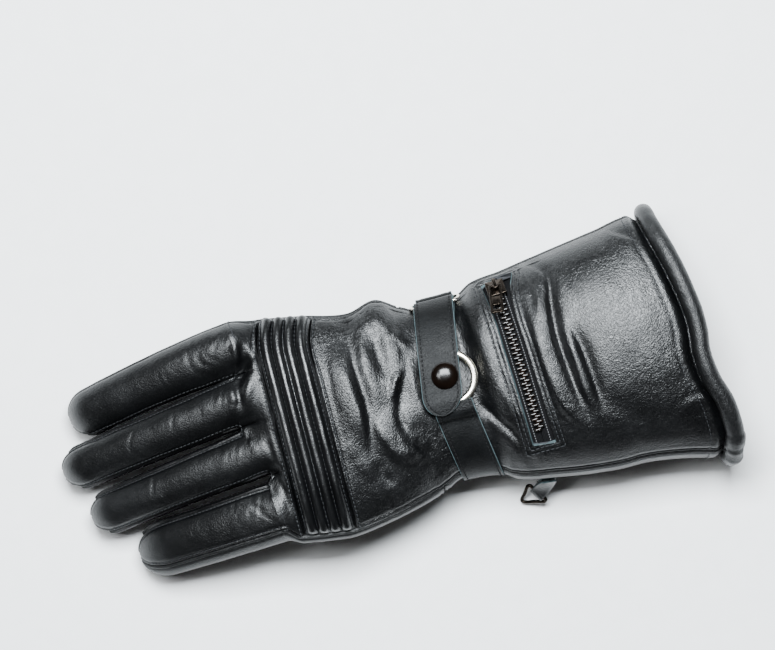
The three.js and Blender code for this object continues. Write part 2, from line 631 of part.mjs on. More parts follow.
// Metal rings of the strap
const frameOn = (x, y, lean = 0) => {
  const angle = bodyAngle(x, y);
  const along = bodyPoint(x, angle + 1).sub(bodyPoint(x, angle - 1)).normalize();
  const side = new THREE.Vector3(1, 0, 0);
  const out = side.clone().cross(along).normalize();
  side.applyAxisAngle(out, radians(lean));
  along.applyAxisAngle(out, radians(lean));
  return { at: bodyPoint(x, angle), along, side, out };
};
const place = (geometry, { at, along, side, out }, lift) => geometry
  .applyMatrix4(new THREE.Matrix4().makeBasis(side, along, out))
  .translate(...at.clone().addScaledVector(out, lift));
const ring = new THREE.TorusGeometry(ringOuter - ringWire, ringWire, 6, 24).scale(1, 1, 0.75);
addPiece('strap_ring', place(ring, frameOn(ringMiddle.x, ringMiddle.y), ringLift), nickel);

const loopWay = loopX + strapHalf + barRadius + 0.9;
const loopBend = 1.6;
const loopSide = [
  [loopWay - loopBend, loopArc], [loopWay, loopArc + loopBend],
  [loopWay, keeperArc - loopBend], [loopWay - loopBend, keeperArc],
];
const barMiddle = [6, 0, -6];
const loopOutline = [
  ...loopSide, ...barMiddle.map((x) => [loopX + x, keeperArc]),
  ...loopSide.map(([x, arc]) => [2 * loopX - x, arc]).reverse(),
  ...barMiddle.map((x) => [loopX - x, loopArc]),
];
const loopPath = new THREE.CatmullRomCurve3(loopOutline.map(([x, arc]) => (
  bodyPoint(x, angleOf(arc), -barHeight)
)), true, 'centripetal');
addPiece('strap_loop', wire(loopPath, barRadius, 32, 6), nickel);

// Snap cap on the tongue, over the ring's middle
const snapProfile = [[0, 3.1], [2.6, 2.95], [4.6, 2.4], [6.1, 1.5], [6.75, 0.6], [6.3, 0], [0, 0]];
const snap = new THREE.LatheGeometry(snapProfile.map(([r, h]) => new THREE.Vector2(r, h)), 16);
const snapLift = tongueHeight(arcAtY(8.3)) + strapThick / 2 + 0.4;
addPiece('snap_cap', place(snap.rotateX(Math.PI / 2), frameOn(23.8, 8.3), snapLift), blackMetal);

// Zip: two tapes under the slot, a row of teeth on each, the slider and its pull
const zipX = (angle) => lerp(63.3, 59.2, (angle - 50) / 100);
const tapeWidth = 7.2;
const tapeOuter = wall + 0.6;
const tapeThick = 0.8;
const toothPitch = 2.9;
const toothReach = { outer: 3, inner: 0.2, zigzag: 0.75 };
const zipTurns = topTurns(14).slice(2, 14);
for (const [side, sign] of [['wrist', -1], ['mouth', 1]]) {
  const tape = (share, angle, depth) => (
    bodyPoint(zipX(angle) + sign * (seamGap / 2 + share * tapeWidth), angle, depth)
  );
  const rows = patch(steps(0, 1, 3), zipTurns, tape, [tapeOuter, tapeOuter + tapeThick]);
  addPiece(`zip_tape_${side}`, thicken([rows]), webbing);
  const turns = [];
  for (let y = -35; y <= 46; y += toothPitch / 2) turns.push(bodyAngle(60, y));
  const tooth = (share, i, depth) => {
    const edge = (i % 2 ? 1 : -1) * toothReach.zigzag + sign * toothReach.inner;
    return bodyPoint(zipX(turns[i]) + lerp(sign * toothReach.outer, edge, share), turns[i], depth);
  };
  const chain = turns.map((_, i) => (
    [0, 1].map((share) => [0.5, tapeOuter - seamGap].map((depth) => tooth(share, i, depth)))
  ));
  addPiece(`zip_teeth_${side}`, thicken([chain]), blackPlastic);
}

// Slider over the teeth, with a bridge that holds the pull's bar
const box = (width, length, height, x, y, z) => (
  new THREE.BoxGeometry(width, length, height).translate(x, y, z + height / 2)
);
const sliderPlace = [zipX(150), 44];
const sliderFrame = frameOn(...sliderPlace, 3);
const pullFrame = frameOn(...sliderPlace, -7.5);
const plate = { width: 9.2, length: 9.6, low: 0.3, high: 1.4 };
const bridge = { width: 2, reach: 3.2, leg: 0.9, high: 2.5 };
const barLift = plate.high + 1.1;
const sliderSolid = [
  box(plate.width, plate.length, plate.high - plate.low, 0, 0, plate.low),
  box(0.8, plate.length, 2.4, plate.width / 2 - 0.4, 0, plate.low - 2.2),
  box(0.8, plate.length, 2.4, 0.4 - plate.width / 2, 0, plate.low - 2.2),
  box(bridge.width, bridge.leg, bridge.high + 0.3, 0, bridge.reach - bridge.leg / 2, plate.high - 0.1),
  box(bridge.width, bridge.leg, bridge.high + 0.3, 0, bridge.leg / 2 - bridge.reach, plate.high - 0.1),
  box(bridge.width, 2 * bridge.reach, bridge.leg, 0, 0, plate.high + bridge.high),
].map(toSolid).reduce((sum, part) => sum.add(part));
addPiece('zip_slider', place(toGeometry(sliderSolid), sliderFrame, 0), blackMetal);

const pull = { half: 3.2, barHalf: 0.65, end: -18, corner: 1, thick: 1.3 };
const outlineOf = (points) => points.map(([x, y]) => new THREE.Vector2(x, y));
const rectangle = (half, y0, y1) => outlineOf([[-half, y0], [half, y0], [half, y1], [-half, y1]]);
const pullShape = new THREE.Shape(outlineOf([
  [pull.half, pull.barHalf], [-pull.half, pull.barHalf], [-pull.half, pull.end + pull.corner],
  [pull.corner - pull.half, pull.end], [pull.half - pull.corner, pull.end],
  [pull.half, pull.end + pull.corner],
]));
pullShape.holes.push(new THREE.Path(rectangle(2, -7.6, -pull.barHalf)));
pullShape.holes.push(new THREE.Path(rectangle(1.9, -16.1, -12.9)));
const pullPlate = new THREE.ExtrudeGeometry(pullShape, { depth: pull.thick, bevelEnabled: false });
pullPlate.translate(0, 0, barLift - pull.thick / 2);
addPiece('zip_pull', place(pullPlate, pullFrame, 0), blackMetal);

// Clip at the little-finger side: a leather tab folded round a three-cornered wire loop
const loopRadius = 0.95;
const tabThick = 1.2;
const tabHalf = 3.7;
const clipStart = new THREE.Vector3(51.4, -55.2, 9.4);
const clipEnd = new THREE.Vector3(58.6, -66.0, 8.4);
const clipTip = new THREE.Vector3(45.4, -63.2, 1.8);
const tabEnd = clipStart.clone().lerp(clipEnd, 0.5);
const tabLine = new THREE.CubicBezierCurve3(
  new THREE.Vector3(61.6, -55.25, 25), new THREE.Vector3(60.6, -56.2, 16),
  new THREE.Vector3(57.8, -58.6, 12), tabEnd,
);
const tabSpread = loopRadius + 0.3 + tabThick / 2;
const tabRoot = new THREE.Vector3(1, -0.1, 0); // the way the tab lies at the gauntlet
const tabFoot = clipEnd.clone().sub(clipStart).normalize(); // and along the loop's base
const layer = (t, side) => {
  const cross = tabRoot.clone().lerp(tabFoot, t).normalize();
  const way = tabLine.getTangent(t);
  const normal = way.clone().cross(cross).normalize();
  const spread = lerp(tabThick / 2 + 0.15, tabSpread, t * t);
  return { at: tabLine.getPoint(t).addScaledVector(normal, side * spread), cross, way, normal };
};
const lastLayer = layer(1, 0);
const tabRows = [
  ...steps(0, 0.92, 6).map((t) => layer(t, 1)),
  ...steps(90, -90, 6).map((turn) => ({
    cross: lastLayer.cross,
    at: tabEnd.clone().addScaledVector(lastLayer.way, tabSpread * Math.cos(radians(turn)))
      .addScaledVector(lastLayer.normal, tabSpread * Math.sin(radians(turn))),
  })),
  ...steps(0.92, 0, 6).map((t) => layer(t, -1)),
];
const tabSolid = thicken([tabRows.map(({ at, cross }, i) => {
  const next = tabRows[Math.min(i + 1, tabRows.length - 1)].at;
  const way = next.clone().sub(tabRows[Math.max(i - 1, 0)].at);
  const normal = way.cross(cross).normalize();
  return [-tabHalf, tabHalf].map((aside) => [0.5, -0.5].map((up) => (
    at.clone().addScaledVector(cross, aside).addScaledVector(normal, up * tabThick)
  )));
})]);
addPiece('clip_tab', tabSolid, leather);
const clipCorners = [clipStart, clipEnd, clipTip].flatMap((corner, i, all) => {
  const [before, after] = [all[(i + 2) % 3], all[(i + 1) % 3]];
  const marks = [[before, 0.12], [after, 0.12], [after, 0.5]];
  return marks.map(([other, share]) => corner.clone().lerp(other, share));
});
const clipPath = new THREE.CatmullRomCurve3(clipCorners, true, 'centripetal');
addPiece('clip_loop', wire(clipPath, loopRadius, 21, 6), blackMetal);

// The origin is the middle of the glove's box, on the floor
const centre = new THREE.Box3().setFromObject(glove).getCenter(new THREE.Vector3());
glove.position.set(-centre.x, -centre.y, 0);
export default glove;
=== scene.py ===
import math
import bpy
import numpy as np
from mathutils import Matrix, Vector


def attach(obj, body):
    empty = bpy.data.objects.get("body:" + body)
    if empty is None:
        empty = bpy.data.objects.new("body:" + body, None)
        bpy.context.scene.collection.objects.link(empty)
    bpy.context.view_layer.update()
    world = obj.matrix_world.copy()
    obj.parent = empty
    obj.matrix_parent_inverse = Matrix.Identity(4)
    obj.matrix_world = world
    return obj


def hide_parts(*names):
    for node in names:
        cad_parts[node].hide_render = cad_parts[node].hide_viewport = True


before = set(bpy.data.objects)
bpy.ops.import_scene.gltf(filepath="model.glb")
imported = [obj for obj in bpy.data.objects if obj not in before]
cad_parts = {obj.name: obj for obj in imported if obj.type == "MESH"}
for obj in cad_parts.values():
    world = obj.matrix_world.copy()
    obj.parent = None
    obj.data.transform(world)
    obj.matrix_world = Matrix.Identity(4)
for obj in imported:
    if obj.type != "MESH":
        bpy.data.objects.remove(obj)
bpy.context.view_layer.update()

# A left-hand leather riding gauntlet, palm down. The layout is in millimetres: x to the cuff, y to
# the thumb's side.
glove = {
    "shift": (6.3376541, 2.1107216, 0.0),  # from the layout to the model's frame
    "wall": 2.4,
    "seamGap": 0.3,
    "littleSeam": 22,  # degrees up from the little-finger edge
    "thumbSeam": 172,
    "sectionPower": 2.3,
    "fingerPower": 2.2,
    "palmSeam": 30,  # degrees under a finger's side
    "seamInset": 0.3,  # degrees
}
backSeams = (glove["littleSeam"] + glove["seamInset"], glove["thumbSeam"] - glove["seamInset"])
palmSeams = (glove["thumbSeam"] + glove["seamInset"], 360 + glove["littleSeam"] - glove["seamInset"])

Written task
Exactly the lines from the one holding "on the floor" through the one holding "imported = [obj" should be printed, ends included.

The result
// The origin is the middle of the glove's box, on the floor
const centre = new THREE.Box3().setFromObject(glove).getCenter(new THREE.Vector3());
glove.position.set(-centre.x, -centre.y, 0);
export default glove;
=== scene.py ===
import math
import bpy
import numpy as np
from mathutils import Matrix, Vector


def attach(obj, body):
    empty = bpy.data.objects.get("body:" + body)
    if empty is None:
        empty = bpy.data.objects.new("body:" + body, None)
        bpy.context.scene.collection.objects.link(empty)
    bpy.context.view_layer.update()
    world = obj.matrix_world.copy()
    obj.parent = empty
    obj.matrix_parent_inverse = Matrix.Identity(4)
    obj.matrix_world = world
    return obj


def hide_parts(*names):
    for node in names:
        cad_parts[node].hide_render = cad_parts[node].hide_viewport = True


before = set(bpy.data.objects)
bpy.ops.import_scene.gltf(filepath="model.glb")
imported = [obj for obj in bpy.data.objects if obj not in before]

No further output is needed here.